Over the past several months, Joseph has been accused of theft, stealing documents, and being disgruntled.

“It’s been tough going. I’m not used to being in the spotlight. From the beginning, we made a rule that nothing would be published without at least two sources to corroborate information. There have been some very brave whistle blowers. They are the real heroes as they are taking huge risks.

”Honestly I’ve been attacked and defamed, but I have a policy that I don’t believe journalists should sue, suing is a distraction, and expensive. I speak with my pen. I refuse to get into a street fight and defend myself. Throwing mud around is time-consuming and exhausting. The closer you get, the more personal it gets. My biggest defence mechanism is to keep publishing.”

The NLC has been granting funding to non-profit organisations, non-government organisations, public benefit trusts, schools, and communities since 2002.

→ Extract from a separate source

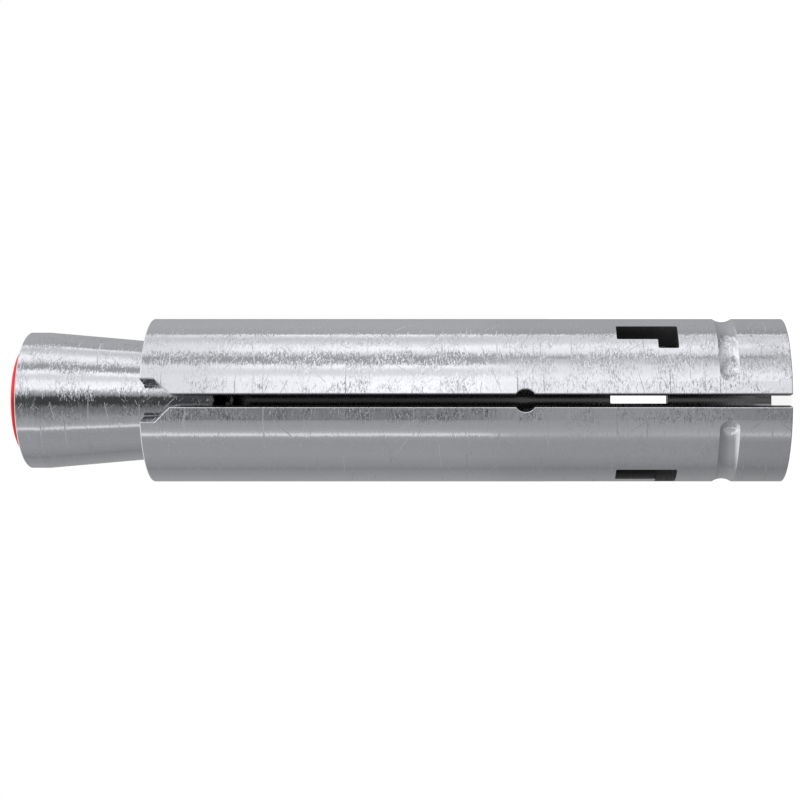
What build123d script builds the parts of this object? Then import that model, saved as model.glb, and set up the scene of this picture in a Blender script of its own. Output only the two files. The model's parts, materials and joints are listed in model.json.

A percentage of the weekly proceeds are paid over by the licensed lottery operator – appointed every seven years and currently Ithuba – to the NLC, which is regulated by the department of trade and industry. By 2017, it had distributed more than R24 billion to good causes: R10.7 billion of that has gone to charities, R6.3-billion to arts, culture and national heritage, R6.1 billion to sport and recreation, and R686 million to “miscellaneous”.

The Democratic Alliance shadow minister for trade and industry, Dean Macpherson, has written to the minister of trade and industry, Ebrahim Patel, asking him to place the NLC under administration, to dismiss its board, and suspend its chief operating officer.

In spite of ongoing revelations about alleged corruption, the minister has reportedly remained silent.